- _To do_
Pick out every line in the data below that holds "pose".

- _Supplied entries_
■ ■ ■ ■ ■ ■ ■

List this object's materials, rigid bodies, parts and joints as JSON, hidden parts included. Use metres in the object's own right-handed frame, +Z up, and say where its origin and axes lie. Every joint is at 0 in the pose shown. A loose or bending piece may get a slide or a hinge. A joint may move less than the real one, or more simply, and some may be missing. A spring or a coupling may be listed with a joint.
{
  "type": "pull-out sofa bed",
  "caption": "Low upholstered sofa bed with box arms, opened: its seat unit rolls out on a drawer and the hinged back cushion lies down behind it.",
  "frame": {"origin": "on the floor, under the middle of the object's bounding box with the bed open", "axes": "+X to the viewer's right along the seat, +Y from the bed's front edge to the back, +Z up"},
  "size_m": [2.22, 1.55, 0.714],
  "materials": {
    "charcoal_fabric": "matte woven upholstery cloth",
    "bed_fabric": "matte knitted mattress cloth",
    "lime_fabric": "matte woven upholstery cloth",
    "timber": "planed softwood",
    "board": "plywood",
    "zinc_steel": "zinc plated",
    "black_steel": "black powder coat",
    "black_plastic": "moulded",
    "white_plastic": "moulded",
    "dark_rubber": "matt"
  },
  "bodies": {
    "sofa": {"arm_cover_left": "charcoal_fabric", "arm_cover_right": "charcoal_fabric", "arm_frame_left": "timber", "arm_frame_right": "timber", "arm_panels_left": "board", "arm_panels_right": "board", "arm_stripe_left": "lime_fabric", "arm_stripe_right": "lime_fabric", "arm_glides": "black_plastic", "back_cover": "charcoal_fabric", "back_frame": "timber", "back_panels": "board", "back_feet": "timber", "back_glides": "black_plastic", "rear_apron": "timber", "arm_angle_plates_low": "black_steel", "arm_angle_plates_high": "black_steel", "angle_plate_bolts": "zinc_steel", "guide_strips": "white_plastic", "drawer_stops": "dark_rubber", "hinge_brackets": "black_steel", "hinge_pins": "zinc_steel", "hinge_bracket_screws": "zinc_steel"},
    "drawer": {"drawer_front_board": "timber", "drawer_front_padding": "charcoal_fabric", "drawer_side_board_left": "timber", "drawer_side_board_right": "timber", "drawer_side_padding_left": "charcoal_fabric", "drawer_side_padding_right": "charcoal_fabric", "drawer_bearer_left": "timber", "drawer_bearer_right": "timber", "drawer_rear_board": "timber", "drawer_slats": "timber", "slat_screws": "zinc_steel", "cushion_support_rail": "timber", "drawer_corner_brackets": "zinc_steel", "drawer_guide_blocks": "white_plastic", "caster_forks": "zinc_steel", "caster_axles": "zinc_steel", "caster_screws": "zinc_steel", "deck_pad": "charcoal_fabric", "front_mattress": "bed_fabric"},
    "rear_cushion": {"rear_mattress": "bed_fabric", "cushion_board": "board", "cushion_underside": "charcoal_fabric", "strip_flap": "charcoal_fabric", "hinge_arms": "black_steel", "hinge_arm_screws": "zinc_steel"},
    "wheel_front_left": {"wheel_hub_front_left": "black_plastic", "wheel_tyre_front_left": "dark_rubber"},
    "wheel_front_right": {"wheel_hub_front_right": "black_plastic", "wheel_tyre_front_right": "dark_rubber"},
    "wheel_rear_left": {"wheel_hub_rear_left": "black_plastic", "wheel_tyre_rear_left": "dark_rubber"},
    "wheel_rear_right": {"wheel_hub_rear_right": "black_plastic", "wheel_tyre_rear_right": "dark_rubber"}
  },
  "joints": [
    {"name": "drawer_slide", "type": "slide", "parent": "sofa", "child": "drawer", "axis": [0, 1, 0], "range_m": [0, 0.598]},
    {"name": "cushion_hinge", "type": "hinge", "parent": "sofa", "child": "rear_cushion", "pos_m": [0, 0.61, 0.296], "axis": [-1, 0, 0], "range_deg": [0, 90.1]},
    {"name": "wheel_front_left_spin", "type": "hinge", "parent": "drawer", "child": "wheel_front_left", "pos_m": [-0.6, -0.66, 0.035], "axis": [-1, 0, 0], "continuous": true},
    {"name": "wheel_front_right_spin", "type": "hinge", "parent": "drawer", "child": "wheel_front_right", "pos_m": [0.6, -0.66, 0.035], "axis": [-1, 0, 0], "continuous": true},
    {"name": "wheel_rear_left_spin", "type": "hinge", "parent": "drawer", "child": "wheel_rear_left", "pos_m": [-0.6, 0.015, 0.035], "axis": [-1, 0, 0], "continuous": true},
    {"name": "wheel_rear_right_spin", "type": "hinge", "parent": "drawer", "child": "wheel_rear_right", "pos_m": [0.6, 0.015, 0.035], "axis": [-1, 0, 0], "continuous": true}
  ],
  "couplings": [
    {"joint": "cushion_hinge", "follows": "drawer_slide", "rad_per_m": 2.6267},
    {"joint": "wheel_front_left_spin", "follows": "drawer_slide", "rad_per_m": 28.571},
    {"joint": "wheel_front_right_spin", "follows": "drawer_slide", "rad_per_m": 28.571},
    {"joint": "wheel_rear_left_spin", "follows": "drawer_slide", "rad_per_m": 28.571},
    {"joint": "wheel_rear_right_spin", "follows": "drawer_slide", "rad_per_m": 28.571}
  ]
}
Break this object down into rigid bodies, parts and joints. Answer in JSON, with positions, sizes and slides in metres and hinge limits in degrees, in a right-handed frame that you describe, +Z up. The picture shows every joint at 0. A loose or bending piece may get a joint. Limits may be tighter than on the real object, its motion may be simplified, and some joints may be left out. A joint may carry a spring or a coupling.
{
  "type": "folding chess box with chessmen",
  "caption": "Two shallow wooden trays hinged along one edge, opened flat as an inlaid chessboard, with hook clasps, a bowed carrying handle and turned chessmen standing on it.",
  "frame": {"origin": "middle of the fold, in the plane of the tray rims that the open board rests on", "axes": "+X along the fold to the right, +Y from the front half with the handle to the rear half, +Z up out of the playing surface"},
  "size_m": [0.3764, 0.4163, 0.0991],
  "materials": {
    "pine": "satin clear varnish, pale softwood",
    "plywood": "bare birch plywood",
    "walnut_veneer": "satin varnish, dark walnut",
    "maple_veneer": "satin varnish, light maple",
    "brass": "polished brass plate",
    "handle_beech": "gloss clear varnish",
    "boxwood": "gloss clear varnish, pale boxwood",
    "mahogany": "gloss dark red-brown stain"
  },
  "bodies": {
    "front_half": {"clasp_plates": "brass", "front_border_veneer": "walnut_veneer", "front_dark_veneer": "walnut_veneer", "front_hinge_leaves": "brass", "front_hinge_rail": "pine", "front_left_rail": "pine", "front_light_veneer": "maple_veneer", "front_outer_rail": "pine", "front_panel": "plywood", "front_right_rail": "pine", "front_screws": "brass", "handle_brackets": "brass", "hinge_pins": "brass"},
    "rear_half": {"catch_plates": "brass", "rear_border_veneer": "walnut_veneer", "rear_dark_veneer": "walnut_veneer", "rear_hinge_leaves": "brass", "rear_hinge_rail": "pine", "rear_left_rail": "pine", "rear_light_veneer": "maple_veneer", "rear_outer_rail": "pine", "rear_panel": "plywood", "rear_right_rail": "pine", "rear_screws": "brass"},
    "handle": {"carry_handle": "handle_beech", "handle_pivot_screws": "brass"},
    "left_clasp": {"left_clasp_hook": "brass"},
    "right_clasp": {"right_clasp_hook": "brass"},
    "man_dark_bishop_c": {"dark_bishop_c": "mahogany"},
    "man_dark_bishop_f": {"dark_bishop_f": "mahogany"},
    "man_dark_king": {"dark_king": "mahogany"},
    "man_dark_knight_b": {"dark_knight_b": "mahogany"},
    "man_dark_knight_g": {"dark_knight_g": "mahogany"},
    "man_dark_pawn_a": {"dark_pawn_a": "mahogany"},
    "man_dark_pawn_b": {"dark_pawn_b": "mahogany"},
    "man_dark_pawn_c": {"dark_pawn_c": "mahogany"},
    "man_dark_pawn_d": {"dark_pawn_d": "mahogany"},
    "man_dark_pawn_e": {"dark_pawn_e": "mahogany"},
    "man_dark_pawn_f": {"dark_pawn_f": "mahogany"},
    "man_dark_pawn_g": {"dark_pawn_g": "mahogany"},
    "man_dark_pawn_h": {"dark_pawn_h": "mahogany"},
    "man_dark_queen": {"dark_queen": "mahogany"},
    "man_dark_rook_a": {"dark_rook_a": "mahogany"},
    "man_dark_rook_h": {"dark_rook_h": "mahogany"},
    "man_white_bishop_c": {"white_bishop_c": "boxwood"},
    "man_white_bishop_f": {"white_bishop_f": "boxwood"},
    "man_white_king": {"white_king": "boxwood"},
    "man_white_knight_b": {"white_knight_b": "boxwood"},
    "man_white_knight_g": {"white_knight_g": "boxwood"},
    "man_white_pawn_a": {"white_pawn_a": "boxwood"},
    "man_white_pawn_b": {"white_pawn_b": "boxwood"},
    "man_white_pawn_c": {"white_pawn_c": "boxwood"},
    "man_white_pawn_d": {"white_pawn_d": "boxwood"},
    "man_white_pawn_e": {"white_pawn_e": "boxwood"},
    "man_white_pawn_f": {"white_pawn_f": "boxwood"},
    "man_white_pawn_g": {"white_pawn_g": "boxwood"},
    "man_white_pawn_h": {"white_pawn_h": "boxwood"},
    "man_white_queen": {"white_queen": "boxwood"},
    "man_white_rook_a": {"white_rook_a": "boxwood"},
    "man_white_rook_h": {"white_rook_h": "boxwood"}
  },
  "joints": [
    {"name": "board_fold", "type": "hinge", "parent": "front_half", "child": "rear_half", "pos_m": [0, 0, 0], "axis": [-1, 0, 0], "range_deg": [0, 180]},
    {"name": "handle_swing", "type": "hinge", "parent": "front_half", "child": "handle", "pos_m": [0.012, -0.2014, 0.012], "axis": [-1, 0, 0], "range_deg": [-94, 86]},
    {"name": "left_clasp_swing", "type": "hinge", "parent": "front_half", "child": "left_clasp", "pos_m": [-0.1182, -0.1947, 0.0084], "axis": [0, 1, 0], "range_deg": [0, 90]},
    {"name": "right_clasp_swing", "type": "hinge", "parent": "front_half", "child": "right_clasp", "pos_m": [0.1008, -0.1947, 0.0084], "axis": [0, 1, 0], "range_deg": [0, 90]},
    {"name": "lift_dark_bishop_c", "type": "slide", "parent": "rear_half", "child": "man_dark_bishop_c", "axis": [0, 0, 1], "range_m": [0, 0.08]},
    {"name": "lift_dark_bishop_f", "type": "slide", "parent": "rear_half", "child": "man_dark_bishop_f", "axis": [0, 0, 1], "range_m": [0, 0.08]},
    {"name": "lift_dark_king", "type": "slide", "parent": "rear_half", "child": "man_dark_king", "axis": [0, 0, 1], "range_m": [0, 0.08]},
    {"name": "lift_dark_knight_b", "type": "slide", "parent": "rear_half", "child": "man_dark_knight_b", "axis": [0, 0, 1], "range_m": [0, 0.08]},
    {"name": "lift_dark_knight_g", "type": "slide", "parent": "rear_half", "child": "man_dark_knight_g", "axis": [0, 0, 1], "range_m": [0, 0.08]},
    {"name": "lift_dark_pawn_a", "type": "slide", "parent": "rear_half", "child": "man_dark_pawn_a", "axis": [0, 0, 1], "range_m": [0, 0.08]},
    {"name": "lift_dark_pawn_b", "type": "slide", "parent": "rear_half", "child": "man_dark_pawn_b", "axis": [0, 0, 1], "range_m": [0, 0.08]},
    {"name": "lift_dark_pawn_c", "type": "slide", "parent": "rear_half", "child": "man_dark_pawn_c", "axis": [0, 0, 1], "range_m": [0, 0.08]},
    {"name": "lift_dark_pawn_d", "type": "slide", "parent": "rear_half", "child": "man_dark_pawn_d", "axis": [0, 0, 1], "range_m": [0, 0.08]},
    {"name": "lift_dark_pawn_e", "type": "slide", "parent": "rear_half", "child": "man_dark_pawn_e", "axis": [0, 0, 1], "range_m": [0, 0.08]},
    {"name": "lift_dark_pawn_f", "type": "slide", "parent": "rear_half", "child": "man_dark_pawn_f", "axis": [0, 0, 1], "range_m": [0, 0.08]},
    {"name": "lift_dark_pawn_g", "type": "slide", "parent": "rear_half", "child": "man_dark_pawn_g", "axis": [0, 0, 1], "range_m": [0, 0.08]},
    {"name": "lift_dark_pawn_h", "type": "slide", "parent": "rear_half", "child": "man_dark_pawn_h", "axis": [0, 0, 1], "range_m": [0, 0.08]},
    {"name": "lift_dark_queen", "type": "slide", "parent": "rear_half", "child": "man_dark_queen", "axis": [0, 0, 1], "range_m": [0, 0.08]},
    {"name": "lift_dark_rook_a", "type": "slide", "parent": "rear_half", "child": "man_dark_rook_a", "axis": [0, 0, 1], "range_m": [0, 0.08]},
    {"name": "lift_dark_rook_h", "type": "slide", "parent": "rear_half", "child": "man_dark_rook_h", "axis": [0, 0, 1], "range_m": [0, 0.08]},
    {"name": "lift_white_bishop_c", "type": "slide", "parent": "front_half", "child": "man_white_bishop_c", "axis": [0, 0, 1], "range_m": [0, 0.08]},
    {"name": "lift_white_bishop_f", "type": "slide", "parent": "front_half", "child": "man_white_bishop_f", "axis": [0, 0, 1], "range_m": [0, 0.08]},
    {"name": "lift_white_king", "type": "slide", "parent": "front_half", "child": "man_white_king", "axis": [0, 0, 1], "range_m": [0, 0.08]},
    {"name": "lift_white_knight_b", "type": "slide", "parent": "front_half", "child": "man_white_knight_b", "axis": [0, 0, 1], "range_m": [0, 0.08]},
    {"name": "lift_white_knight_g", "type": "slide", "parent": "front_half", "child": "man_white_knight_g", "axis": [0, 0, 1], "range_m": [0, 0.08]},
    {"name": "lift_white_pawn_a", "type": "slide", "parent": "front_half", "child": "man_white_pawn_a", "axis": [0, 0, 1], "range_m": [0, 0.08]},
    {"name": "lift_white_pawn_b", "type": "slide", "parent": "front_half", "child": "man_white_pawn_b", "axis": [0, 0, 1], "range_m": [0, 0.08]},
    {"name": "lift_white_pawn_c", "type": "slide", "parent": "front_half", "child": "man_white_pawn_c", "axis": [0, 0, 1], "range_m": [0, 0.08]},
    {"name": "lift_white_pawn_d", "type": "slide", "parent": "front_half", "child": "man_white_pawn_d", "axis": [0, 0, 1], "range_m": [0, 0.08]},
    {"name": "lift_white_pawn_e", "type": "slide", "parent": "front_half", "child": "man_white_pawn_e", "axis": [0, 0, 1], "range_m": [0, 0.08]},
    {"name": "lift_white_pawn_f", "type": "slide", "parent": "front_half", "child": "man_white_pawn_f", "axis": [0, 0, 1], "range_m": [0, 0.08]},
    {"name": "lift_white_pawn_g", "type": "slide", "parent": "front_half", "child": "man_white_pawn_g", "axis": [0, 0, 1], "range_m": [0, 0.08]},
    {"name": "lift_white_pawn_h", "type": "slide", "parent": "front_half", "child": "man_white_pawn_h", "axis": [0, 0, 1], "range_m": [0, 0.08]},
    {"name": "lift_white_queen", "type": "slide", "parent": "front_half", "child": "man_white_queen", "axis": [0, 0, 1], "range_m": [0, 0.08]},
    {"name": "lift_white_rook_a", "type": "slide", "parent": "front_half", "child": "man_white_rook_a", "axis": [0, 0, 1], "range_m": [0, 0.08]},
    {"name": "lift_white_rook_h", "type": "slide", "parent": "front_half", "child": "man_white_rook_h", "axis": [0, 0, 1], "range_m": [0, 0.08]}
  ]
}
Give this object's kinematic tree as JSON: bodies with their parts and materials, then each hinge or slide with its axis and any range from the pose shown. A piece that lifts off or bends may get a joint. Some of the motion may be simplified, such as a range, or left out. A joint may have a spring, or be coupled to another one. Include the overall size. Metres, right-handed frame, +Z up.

■ ■ ■ ■ ■ ■ ■

- _Solution to the exercise_
List this object's materials, rigid bodies, parts and joints as JSON, hidden parts included. Use metres in the object's own right-handed frame, +Z up, and say where its origin and axes lie. Every joint is at 0 in the pose shown. A loose or bending piece may get a slide or a hinge. A joint may move less than the real one, or more simply, and some may be missing. A spring or a coupling may be listed with a joint.
Give this object's kinematic tree as JSON: bodies with their parts and materials, then each hinge or slide with its axis and any range from the pose shown. A piece that lifts off or bends may get a joint. Some of the motion may be simplified, such as a range, or left out. A joint may have a spring, or be coupled to another one. Include the overall size. Metres, right-handed frame, +Z up.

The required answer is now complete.